Sending Too Much, Too Fast
Overwhelming new subscribers with a flood of emails kills engagement. Build breathing room into your sequences.
Ignoring Negative Signals
A subscriber who never opens your abandoned cart emails is telling you something. Stop sending them.
Forgetting About Mobile
If your automation emails aren’t optimized for mobile, you’re losing the majority of your audience.
Setting and Forgetting
Automation requires ongoing attention. Review performance regularly and update flows as your business evolves.
Using Automation for Everything
Not every email should be automated. Strategic broadcast emails still have a place in a healthy email program.
Conclusion
Email marketing automation is one of the most powerful tools in your marketing arsenal. When implemented thoughtfully, it builds relationships, recovers lost revenue, and scales your efforts without scaling your workload.

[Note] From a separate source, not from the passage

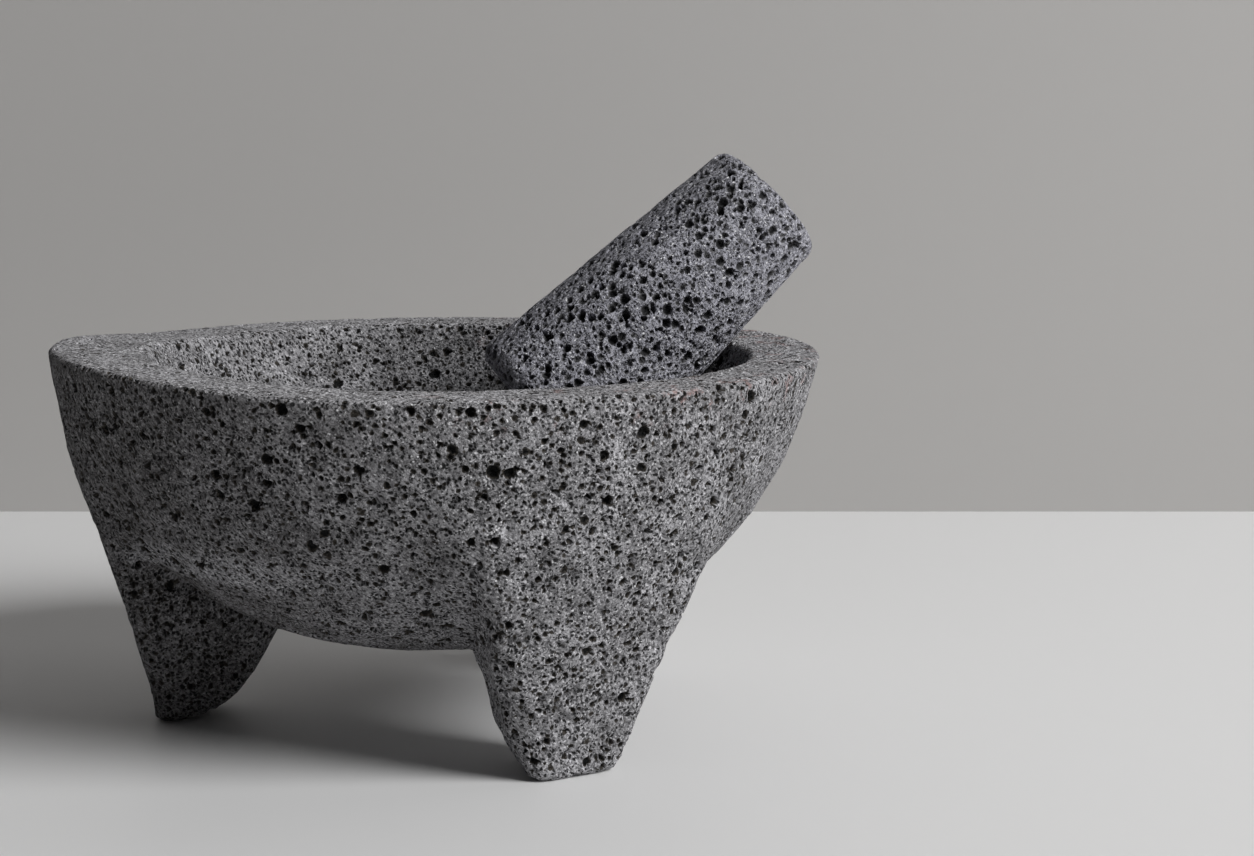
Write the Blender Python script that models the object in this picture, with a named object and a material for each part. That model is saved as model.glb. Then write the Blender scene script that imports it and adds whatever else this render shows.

The best practices outlined here—starting with strategy, nailing your welcome sequence, respecting timing, personalizing beyond first names, designing for mobile, tracking properly, maintaining clean data, creating exit strategies, testing continuously, and preserving the human touch—form the foundation of a high-performing automation program.
Start where you are. Audit your existing automations against these best practices. Identify the biggest gaps and address them one by one. Your subscribers will notice the difference. And your revenue will too.
Ready to optimize your automations? Pick one workflow—your welcome sequence, abandoned cart, or post-purchase flow—and apply three of these best practices this week. Small improvements compound into significant results.